Домье ничем не стал объяснять свой отказ, полагая, что он говорит сам за себя. Прео целый час убеждал Домье принять орден. Домье не прерывал речей друга, за сорок лет он привык терпеливо выслушивать Прео.

— Милый друг, — сказал, наконец, Домье, и лукавые морщинки собрались около его усталых глаз, — милый друг, позволь мне спокойно смотреться в зеркало; вот уже пятьдесят лет я вижу себя таким, какой я есть. Смешно было бы вдруг увидеть себя другим… Давай раз и навсегда оставим этот разговор.

Через несколько дней Домье прогуливался по окрестностям Вальмондуа. Был летний вечер, с полей тянуло прохладой, вокруг было безлюдно, и Домье очень удивился, услыхав чей-то зычный голос, окликавший его по имени. Обернувшись, Домье увидел знакомую богатырскую фигуру — Курбе. Вместе с художником Дюпре он шел к станции железной дороги. Курбе сразу же схватил Домье в объятия и крепко прижал его к своей могучей груди.

— Ах, как я тебя люблю! — восклицал Курбе. — Ты отказался от креста, как я!

Не дав Домье ответить, Курбе взял его за пуговицу сюртука и продолжал:

— Но в одном ты не прав: зачем ты отказался от ордена безо всякой огласки? Надо было поднять бурю вокруг этого дела!

Домье вытащил из кармана трубку.

— Ради чего? — спросил он. — Я сделал то, что должен был сделать, я доволен, но зачем это знать остальным?

Курбе, казалось, был поражен. Попрощавшись с Домье, он еще долго хранил молчание. Только войдя в вагон, он покачал головой и сказал своему спутнику:

— Никогда из Домье ничего не выйдет. Он просто мечтатель.

Если бы Домье слышал эту фразу, то, наверное, согласился бы с мнением Курбе. Действительно, он оставался мечтателем, как Дон-Кихот на его собственных картинах. Но он был счастливее героя своих полотен. Домье сражался не с ветряными мельницами, а с королями, и верил не в странствующих рыцарей, а в народ.

Глава XVIIIБЕДНАЯ ФРАНЦИЯ…

О древо родины…

Беранже


По улицам Парижа шли прусские войска. Золоченые остроконечные каски офицеров вызывающе блестели. Медные трубы музыкантов горели под мартовским солнцем.

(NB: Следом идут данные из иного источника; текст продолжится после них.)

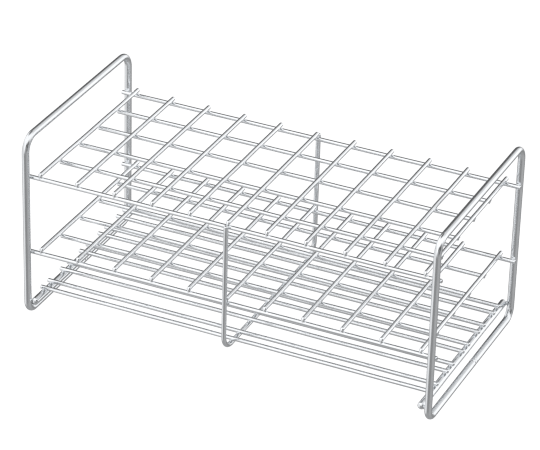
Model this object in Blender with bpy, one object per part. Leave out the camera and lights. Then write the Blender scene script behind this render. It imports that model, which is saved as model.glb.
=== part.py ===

Незнакомые цвета мундиров, чужие флаги, четкий, как на параде, шаг. Шли победители, нынешние хозяева Франции. Бравурные звуки шубертовского марша далеко разносились по пустым, безмолвным улицам. Прохожие старались не замечать пруссаков и поспешно сворачивали в переулки. Город молчал.

Война началась в июле 1870 года, война властителей и дельцов двух государств за господство в Европе. За несколько месяцев рухнул миф о могуществе империи Наполеона III. Уже в августе французская армия терпела одно поражение за другим. Потом наступили страшные дни Седанского разгрома. Девяностотысячная французская армия была разбита и капитулировала. Император сдался а плен королю Вильгельму.

После Седанской катастрофы в Париже была провозглашена республика во главе с «правительством национальной обороны». Но ружья правительственных войск были направлены не столько против неприятеля, сколько против демонстраций, требовавших установления демократической власти. Рабочих правительство опасалось гораздо больше, чем пруссаков, и спешило заключить позорный мир с Бисмарком. Чужие солдаты на притихших улицах Парижа были зловещим итогом всей бесславной истории Второй империи и нынешней «сентябрьской республики».